33.5.The Buyer shall not assign to any other person any rights arising from a sale of the Goods without the Seller's written consent.

33.6.The Buyer must insure the Goods against all insurable risks for the price due to the Seller for the Goods.

33.7.If the Goods are destroyed by an insured risk before the Buyer has paid for them, the Buyer shall hold the insurance proceeds as the Seller's trustee.

Payment

34.   All invoices are payable on the terms set out in the invoice and time of payment is of the essence. New clients are required to pay in advance unless otherwise agreed. Credit terms may be available on application and must be specifically agreed.

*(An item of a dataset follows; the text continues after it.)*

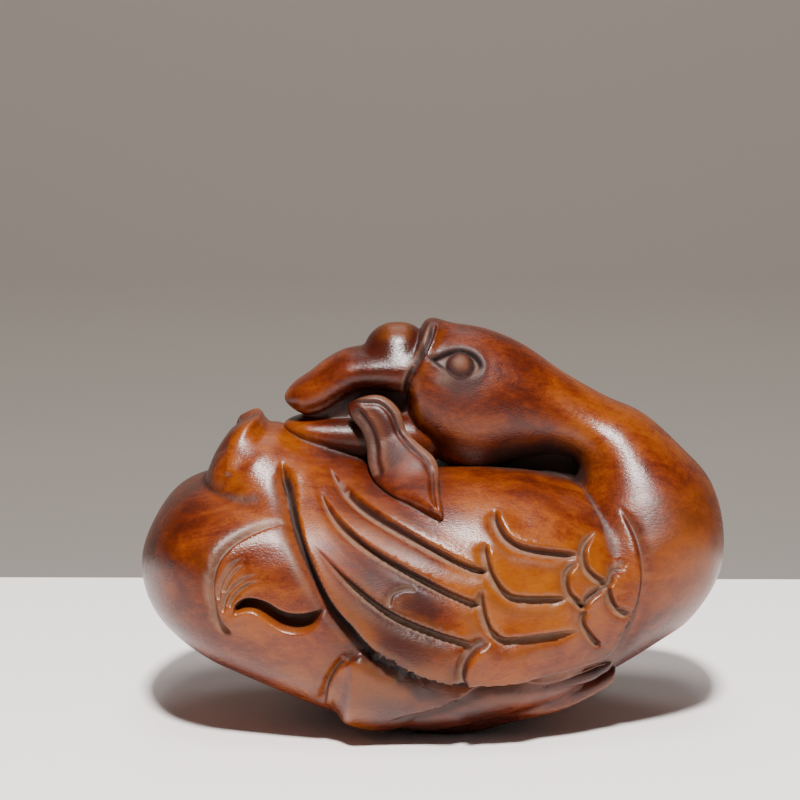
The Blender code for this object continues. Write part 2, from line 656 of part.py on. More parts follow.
def main():
    clear_scene()
    figure = bpy.data.collections.new("carved_goose")
    forms = bpy.data.collections.new("goose_forms")
    for collection in (figure, forms):
        bpy.context.scene.collection.children.link(collection)
    body = mesh_object("carved_goose", with_valley(loft(flat_rails(BODY), *BODY_GRID)))
    figure.objects.link(body)

    def form(name, rails, grid):
        shape = mesh_object(name, loft(rails, *grid))
        shape.hide_render = True
        shape.display_type = "WIRE"
        forms.objects.link(shape)
        return shape

    neck = form("neck", flat_rails(NECK), NECK_GRID)
    tail = form("tail", flat_rails(TAIL), TAIL_GRID)
    web = form("web", flat_rails(WEB), WEB_GRID)
    unite(body, [neck, tail, web])
    soften(body.data, SOFT_SPOTS, SOFT_ROUNDS)
    others = [
        form("upper_bill", flat_rails(UPPER_BILL), UPPER_BILL_GRID),
        form("lower_bill", flat_rails(LOWER_BILL), LOWER_BILL_GRID),
        form("mouth_floor", flat_rails(MOUTH_FLOOR), MOUTH_FLOOR_GRID),
        form("knob", flat_rails(KNOB), KNOB_GRID),
    ]
    for side in (1, -1):
        others.append(form("foot", drawn_rails(FOOT, side), FOOT_GRID))
        others.append(form("leg", drawn_rails(LEG, side), LEG_GRID))
    unite(body, others)
    soften(body.data, KNOB_SPOTS, KNOB_ROUNDS)
    carve(body.data)
    leaf = form("leaf", leaf_rails(body.data), LEAF_GRID)
    unite(body, [leaf])
    keep_outer_skin(body.data)
    thin_out(body, FACE_LIMIT)
    cut_flat(body.data)
    body.data.materials.clear()
    body.data.materials.append(wood_material())


main()
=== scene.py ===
"""Looks of the carved boxwood goose: its fine carving, the polished wood and the light it stands in.

The carving is one skin. Its forms are lofts on grids, joined, softened where one runs into the next, and
gouged along a drawing of the side. All lengths of the carving are in shares, sixtieths of its own length.
"""

import math

import bmesh
import bpy
import numpy as np
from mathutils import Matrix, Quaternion, Vector
from mathutils.bvhtree import BVHTree


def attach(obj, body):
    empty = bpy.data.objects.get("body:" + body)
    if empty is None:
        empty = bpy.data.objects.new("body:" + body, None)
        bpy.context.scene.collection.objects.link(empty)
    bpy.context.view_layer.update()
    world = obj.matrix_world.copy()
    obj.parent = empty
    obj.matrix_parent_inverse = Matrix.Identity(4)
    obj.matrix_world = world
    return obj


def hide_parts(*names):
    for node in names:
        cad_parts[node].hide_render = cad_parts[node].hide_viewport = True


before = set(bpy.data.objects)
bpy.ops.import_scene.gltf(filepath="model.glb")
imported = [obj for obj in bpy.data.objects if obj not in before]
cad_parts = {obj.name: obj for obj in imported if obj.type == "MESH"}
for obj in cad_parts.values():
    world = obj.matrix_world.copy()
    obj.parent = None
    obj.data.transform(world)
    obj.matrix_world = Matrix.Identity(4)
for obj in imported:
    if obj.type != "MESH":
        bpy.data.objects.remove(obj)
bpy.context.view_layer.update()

SHARE = 0.001  # metres in a sixtieth of the goose's length
CURVE_STEPS = 6  # straight steps between two points of a carved line

# The drawing of the sides is seen from this far away and this far above the level, in shares.
VIEW_DISTANCE = 300.0
VIEW_TILT = math.radians(12)
CENTRE_HEIGHT = 20.5

BARE_HALF_WIDTH = 1.5  # the carving starts this far from the middle plane and is whole after this rise
CARVING_RISE = 2.0

# Sections of each form: low x and z, high x and z, half the width across.
BODY = [
    (-30, 9, -30, 23, 12.8),
    (-26.2, 8.2, -26.2, 24.6, 14.4),
    (-21, 6, -21, 25.1, 15.6),
    (-16, 3.8, -16, 25.5, 16.4),
    (-11, 1.7, -11, 26.1, 17),
    (-5, -0.3, -5, 26.7, 17.5),
    (1, -0.7, 1, 26.9, 17.6),
    (7, 0.4, 7, 26.9, 17),
    (12.5, 2.1, 12.5, 26.2, 15.7),
    (17, 4.6, 17, 24.2, 13.9),
    (21, 7.4, 20.6, 20.4, 12),
    (24, 10, 23.6, 17.4, 9.6),
]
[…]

35.   Without prejudice to any other remedy available to Us, if You fail to make any payment due to Us under the Contract by the due date for payment, then You shall pay interest on the overdue amount at the rate of 4% per annum above the Bank of England base rate from time to time. Such interest shall accrue on a daily basis from the due date until actual payment of the overdue amount, whether before or after judgment. You shall pay the interest together with the overdue amount.

Confidentiality and Intellectual Property

36.   The Buyer and Seller will keep confidential all material supplied by one to the other during their business dealings.

37.   The Seller will retain all intellectual property rights in all materials (including specifications and design drawings) created by or for the Seller. The Buyer may use such materials for its own internal business purposes. It may not provide them to any other supplier or use them to acquire goods from any other supplier. If the Buyer provides any drawings or specifications to the Seller it warrants that it has the right to do so.

General

38.   These terms are subject to English law and the parties submit to the exclusive jurisdiction of the English courts. No third party may enforce any term of this agreement.

39.   If We are prevented or delayed in performing any of Our obligations by a cause beyond Our control (such as bad weather, breaches or insolvency of Our suppliers, or congestion), We will not be in breach of contract. We will notify You and resume performance as soon as We can.